— begin —
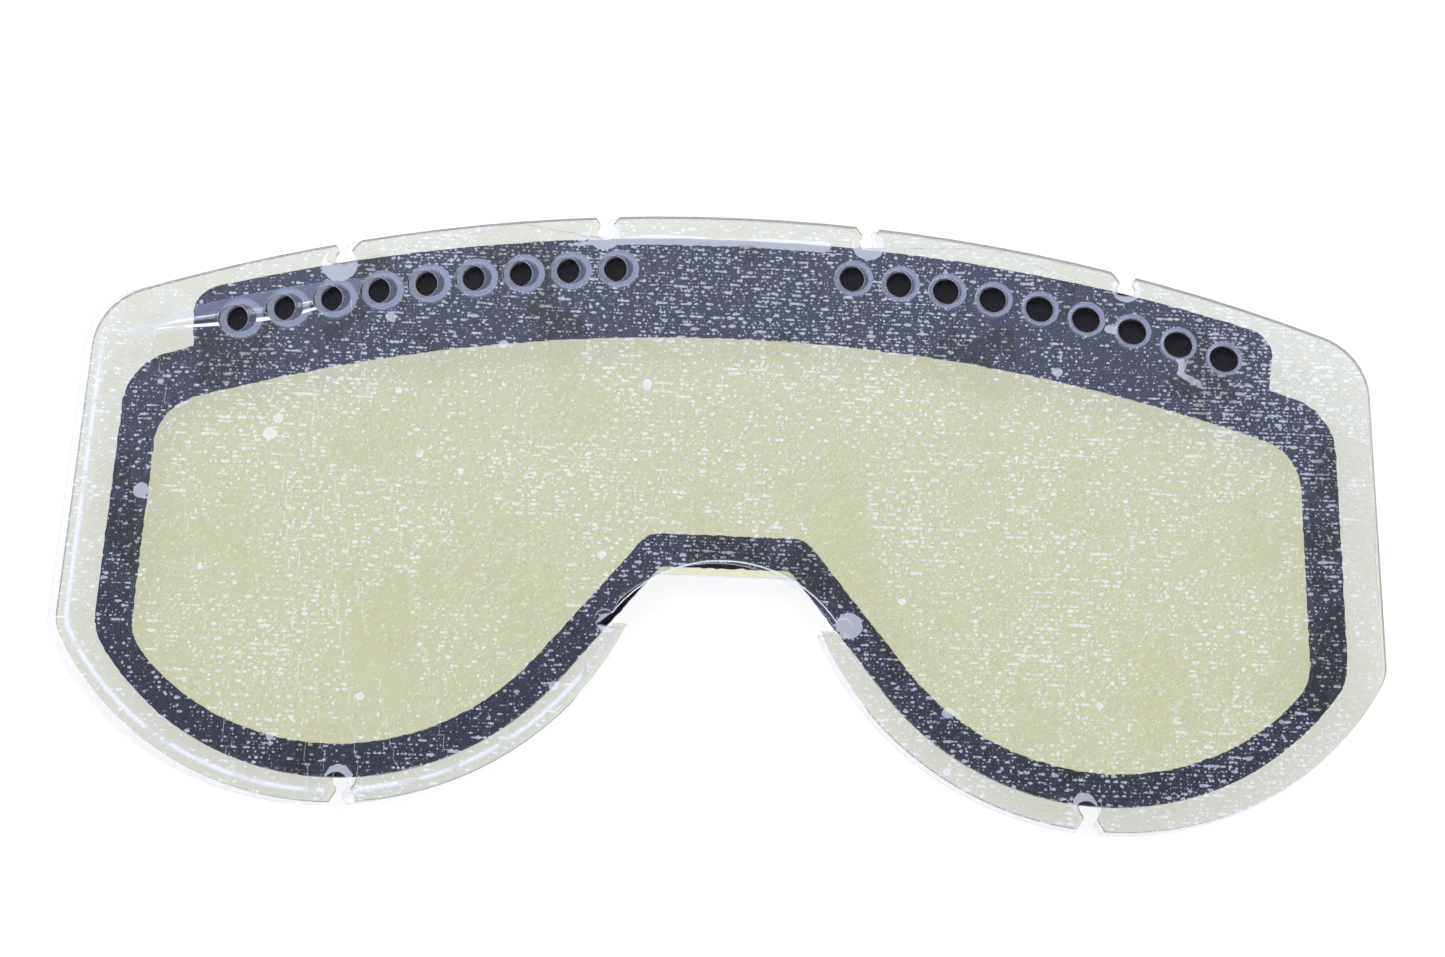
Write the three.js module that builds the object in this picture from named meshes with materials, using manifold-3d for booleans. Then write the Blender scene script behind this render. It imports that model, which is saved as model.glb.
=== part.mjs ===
// Vented double-pane replacement lens for motocross and ski goggles, with its masking films.
//
// Every piece is a flat plate, and the pieces lie on each other like the pages of a book:
// a film, the inner lens, an adhesive, the foam spacer, an adhesive, the outer lens, a film.
// X runs across the face, Y runs up towards the forehead and Z runs out, away from the eyes.
// The origin is on the underside, halfway between the two sides and halfway up the outer lens.
// All sizes are in millimetres.
import * as THREE from 'three';
import { mergeVertices } from 'three/addons/utils/BufferGeometryUtils.js';
import Module from 'manifold-3d';

// Outer lens.
const LENS_WIDTH = 172;
const LENS_HEIGHT = 83.5;
const LENS_CROWN_RADIUS = 232;      // the long arc of the top edge
const LENS_TOP_CORNER_RADIUS = 9;
const LENS_LOW_CORNER_RADIUS = 6;
const LENS_SIDE_FOOT = 21.8;        // height above the lowest point where the side edge ends

// Nose arch in the outer lens, and the small steps that key it into a goggle frame.
const NOSE_HALF_WIDTH = 14.85;
const NOSE_TOP = 33.95;             // height of the arch above the lowest point
const NOSE_ARCH_RISE = 8.15;        // height of the arch above its own feet
const NOSE_TAB_REACH = 2.35;        // how far each tab stands in under the arch
const NOSE_TAB_DROP = 1;            // from the arch's foot down to the tab
const NOSE_RELIEF_RADIUS = 1.25;

// Vent holes, in one row on each side.
const VENT_COUNT = 9;
const VENT_RADIUS = 2;
const VENT_PITCH = 6.43;            // measured along the row
const VENT_FIRST = 16.1;            // from the middle to the first hole, along the row
const VENT_ROW_DROP = 7.8;          // from the top edge down to the row, at the middle
const VENT_ROW_RADIUS = 222;

// Keyhole notches that snap over pegs in the frame's groove.
// Mouth and neck are half widths, the pocket is a radius, and depths run in from the edge.
const TOP_NOTCHES = {
  places: [18, 53.4], mouth: 1.6, neck: 0.9, neckDepth: 1, pocket: 1.25, depth: 3.5,
};
const LOW_NOTCHES = {
  places: [47.2], mouth: 1.75, neck: 0.95, neckDepth: 1.35, pocket: 1.5, depth: 4.5,
};

// Foam spacer: a ring between the two lenses, with a band above it that backs the vent holes.
const FLANGE_SIDE = 4.8;            // bare lens edge that goes into the frame's groove
const FLANGE_LOW = 4;
const FLANGE_TOP = 3;
const RING_SIDE = 4.1;
const RING_TOP = 6;
const RING_LOW = 3.6;
const RING_CROWN_DROP = 10.45;      // from the outer lens's top edge down to the ring's
const RING_CROWN_RADIUS = 234;
const RING_CORNER_RADIUS = 8;
const RING_NOSE_NARROWING = 6.3;    // the flat stretch over the nose, short of the arch's foot
const RING_NOSE_CORNER_RADIUS = 1;
const WINDOW_CORNER_RADIUS = 7;
const WINDOW_NOSE_CORNER_RADIUS = 3;
const VENT_BAND_RADIUS = 250;
const VENT_BAND_END = 6.7;          // past the centre of the last hole
const VENT_BAND_LEAN = 1;           // how far each end leans in towards its foot
const VENT_BAND_CORNER_RADIUS = 4;
const INNER_LENS_LIP = 1;           // the inner lens stands out past the foam at the nose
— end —
Give the lines again, exactly as they stand, from the beginning of the data through the line with "const LENS_SIDE_FOOT = 21.8;".

▶ **COMPLETED TASK**
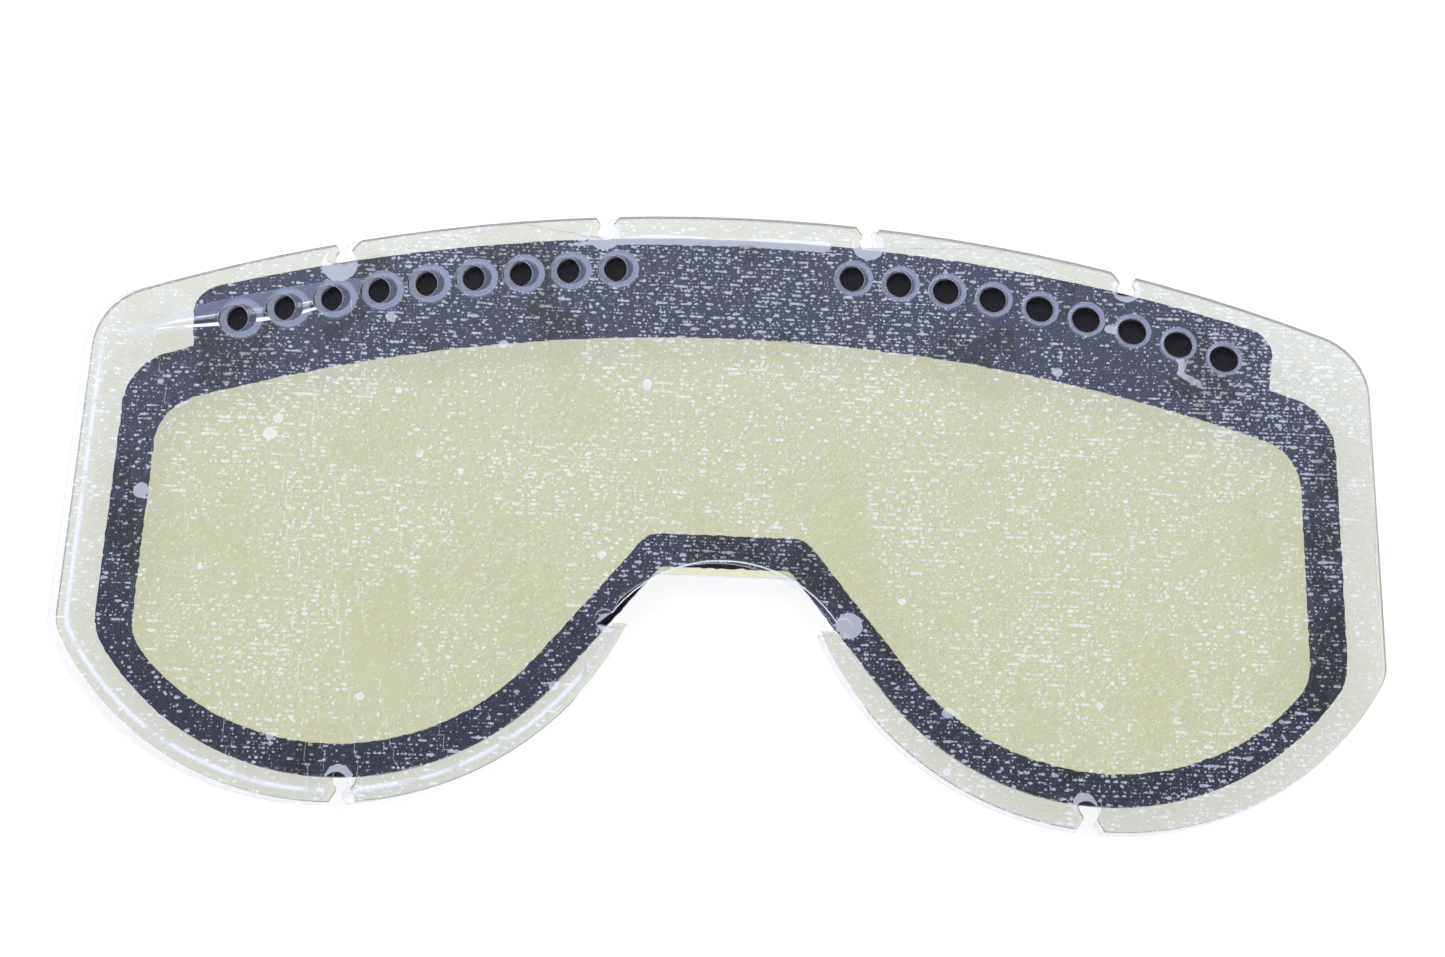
Write the three.js module that builds the object in this picture from named meshes with materials, using manifold-3d for booleans. Then write the Blender scene script behind this render. It imports that model, which is saved as model.glb.
=== part.mjs ===
// Vented double-pane replacement lens for motocross and ski goggles, with its masking films.
//
// Every piece is a flat plate, and the pieces lie on each other like the pages of a book:
// a film, the inner lens, an adhesive, the foam spacer, an adhesive, the outer lens, a film.
// X runs across the face, Y runs up towards the forehead and Z runs out, away from the eyes.
// The origin is on the underside, halfway between the two sides and halfway up the outer lens.
// All sizes are in millimetres.
import * as THREE from 'three';
import { mergeVertices } from 'three/addons/utils/BufferGeometryUtils.js';
import Module from 'manifold-3d';

// Outer lens.
const LENS_WIDTH = 172;
const LENS_HEIGHT = 83.5;
const LENS_CROWN_RADIUS = 232;      // the long arc of the top edge
const LENS_TOP_CORNER_RADIUS = 9;
const LENS_LOW_CORNER_RADIUS = 6;
const LENS_SIDE_FOOT = 21.8;        // height above the lowest point where the side edge ends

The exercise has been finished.